Michigan gets $10M for opioid battle as Whitmer, Bloomberg unveil effort

Neal Rubin
The Detroit News

Eastpointe — Stressing that opioid addiction is "not a moral failing; it's a disease," Gov. Gretchen Whitmer officially announced a $10 million grant Thursday from Bloomberg Philanthropies to help combat the crisis in Michigan.

Appearing with former New York mayor Michael Bloomberg at the Eastpointe Fire & Rescue building, the governor said that "we should all be grateful" that Michigan is the second state chosen to take part in a $50 million initiative designed to create a blueprint and apply it nationwide.

Noting a drastic rise in in-state opioid deaths, she said the epidemic "has deprived children of their parents, and parents of their children."

With a red ladder truck behind him and a line of firefighters and paramedics along the wall to his left, Bloomberg told a gathering of elected officials and community activists that "we have to act boldly, and we have to act now."

"You can show up and save their lives sometimes," he said to the first responders, but they can't provide education or attack the problem at its roots.

In November, Bloomberg Philanthropies announced a partnership between Vital Strategies, the Pew Charitable Trusts, Johns Hopkins University and the Centers for Disease Control and Prevention through the CDC Foundation. It aims to help up to 10 states over the next three years find ways to boost prevention and treatment efforts for opioid addiction.

Former City of New York Mayor Michael Bloomberg, center, answers a reporter's question Thursday as Michigan Gov. Gretchen Whitmer, Robert Gordon of the state's Department of Health and Human Services, and Eastpointe Deputy Fire Chief Nick Sage join Bloomberg at the Eastpointe Fire Department to announce Bloomberg Philanthropies has committed $10 million to help Michigan tackle the opioid crisis.

Bloomberg and Whitmer revealed the expansion to Michigan in a guest opinion piece in The Detroit News Thursday.

Pennsylvania is the first state to participate in the initiative and will receive at least $10 million in funding to reduce opioid deaths, according to the group that is led by Bloomberg and works in more than 120 countries.

At the firehouse, Bloomberg said Michigan came next because of the scale of the state's problem, and because Whitmer "is committed to making this a priority."

CDC data shows there were more than 47,000 deaths from opioid overdoses nationwide in 2017.

Michigan's inclusion comes amid a sharp rise in fatalities, in Detroit and elsewhere. In 2016, Detroit's overdoses accounted for nearly 40 percent of the 538 opioid-related deaths in Wayne County.

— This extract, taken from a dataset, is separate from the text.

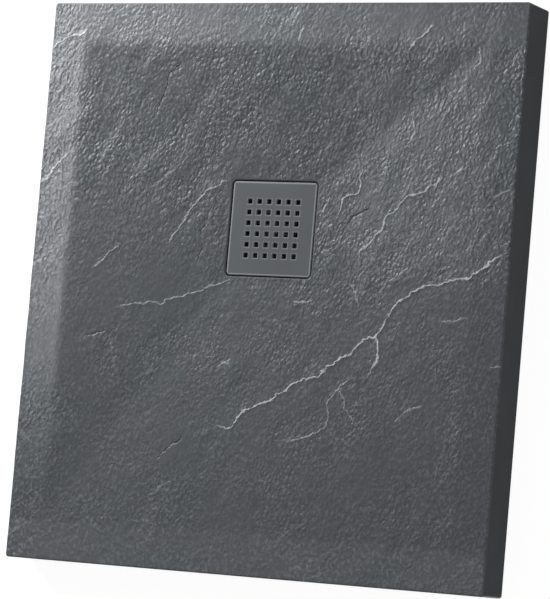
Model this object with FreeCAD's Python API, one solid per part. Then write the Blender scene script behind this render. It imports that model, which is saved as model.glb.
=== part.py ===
"""Slate-effect shower tray with a square drain cover and a low bell trap.

Millimetres. +Z is up, the origin is the centre of the footprint on the floor,
and the waste lies towards +Y. Each piece is written as one file in parts/.
"""

import FreeCAD, Part
import math
import os

from FreeCAD import Vector

# ---- Tray: overall form ------------------------------------------------------
TRAY_WIDTH = 750.0  # along X
TRAY_LENGTH = 800.0  # along Y
TRAY_HEIGHT = 65.0  # floor to the top of the border
CORNER_RADIUS = 4.0  # upright corners, seen from above
EDGE_ROUND = 2.0  # top edge of the sides
BORDER_WIDTH = 53.0  # flat border
SLOPE_WIDTH = 8.0  # slope between the border and the floor
BORDER_DROP = 0.5  # height of that slope
FLOOR_FALL = 18.5  # fall of the floor, from its edge to the recess
DRAIN_OFFSET_X = 0.0  # waste centre from the tray's centre
DRAIN_OFFSET_Y = 84.0

# ---- Tray: walls -------------------------------------------------------------
SKIN = 2.5  # slate-textured facing, gelcoat and its barrier layer
SHELL = 11.0  # resin between the facing and the cells below
SKIRT = 16.0  # resin wall round the edge
RIB = 8.0  # web between two cells
CELL_PITCH = 170.0  # wanted distance between ribs
CELL_CORNER = 14.0
SEAT_RESIN = 8.0  # resin under the waste's seat
BOSS_WALL = 10.0  # resin round the pocket of the waste

# ---- Strips under the skirt --------------------------------------------------
STRIP_THICKNESS = 3.0
STRIP_WIDTH = 12.0
STRIP_SETBACK = 2.0  # from the tray's sides

# ---- Drain cover -------------------------------------------------------------
COVER_SIDE = 132.0
COVER_CORNER = 5.0
COVER_GAP = 2.0  # groove round the cover
COVER_SET_DOWN = 0.5  # cover below the edge of its recess
COVER_PLATE = 3.0
COVER_BEVEL = 1.0
COVER_RIM_DEPTH = 3.0  # rim below the plate
COVER_RIM_WALL = 2.5
HOLE_COUNT = 6  # holes along each side of the field
HOLE_PITCH = 15.2
HOLE_SIDE = 6.6
HOLE_CORNER = 0.8
HOLE_BEVEL = 1.0
RECESS_DEPTH = 9.0
PAD_SIDE = 12.0
PAD_CORNER = 3.0
PAD_INSET = 3.0  # pad from the rim of the cover

# ---- Waste: flange and seals -------------------------------------------------
FLANGE_RADIUS = 57.5
FLANGE_LAND = 12.5  # flange outside the waste hole
FLANGE_THICKNESS = 3.0
FLANGE_ROUND = 1.0
LEDGE_WIDTH = 1.8  # ledge that carries the strainer
NECK_WALL = 3.1
NECK_LENGTH = 15.0
SEAT_CLEARANCE = 1.0  # round the flange
WASHER_THICKNESS = 0.8
GASKET_THICKNESS = 2.0
UNDER_GASKET_THICKNESS = 3.0
GASKET_BORE_CLEARANCE = 0.5  # gaskets and washer round what they are threaded on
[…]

In total, 1,786 Michigan residents died that year from opioid overdoses, state figures show.

The number of opioid-related deaths in Detroit has climbed from 46 in 2012 to 280 in 2017, according to the Michigan Department of Health and Human Services. 

The state in October reported a new record: 1,941 of the 2,729 overdose deaths in 2017 were opioid-related.

The initiative follows legislation signed by President Donald Trump in October that adds treatment options and gets the U.S. Postal Service to screen overseas packages for a synthetic form of opioids called fentanyl that are being shipped largely from China.

Bloomberg acknowledged the legislation, but said that otherwise, "the White House has done nothing to combat the opioid epidemic."

The program announced in Eastpointe includes no data or specifics, said Robert Gordon, the director of the Michigan Department of Health and Human Services. Rather, it's designed to find them.

"It's an approach built on prevention — on reaching people before addiction takes hold," said Gordon, speaking after Bloomberg.

Among those attending the announcement was Eastpointe Mayor Suzanne Pixley, who said opioids are a growing problem not only in her city but throughout Macomb County. She said she knows of three churches that have trained parishioners in the use of naloxone, a drug that can reverse the effects of an overdose.

One of those is the First Baptist Church of Eastpointe, whose pastor, James Friedman, is chaplain to the city's police department. Dressed in full uniform, with a sidearm, he said he had naloxone in the duty bag in his car.

"Unfortunately, civilians have to be taught this," Friedman said. "I look at it like CPR training."

Roseville firefighter Scott Bala, president of his department's union local, said his station sometimes handles more overdoses than burning structures.

The overdose runs are more difficult than common fires, he said, "because you're seeing the human toll."

"We're seeing repeat offenders. We know the address," Bala said. "This isn't the old image of addicts sitting around in gutters. It's moms and dads, oftentimes with kids at home."

Ryan McLeod, superintendent of Eastpointe Community Schools, told of one of those families, with a student who made Thursday's announcement seem personal.

"I had a kid in middle school doing everything he could to get suspended," McLeod said.

It turned out the boy wanted to be home to take care of an opioid-addicted parent. Any time he was at school, he was afraid he'd come home and find his father dead."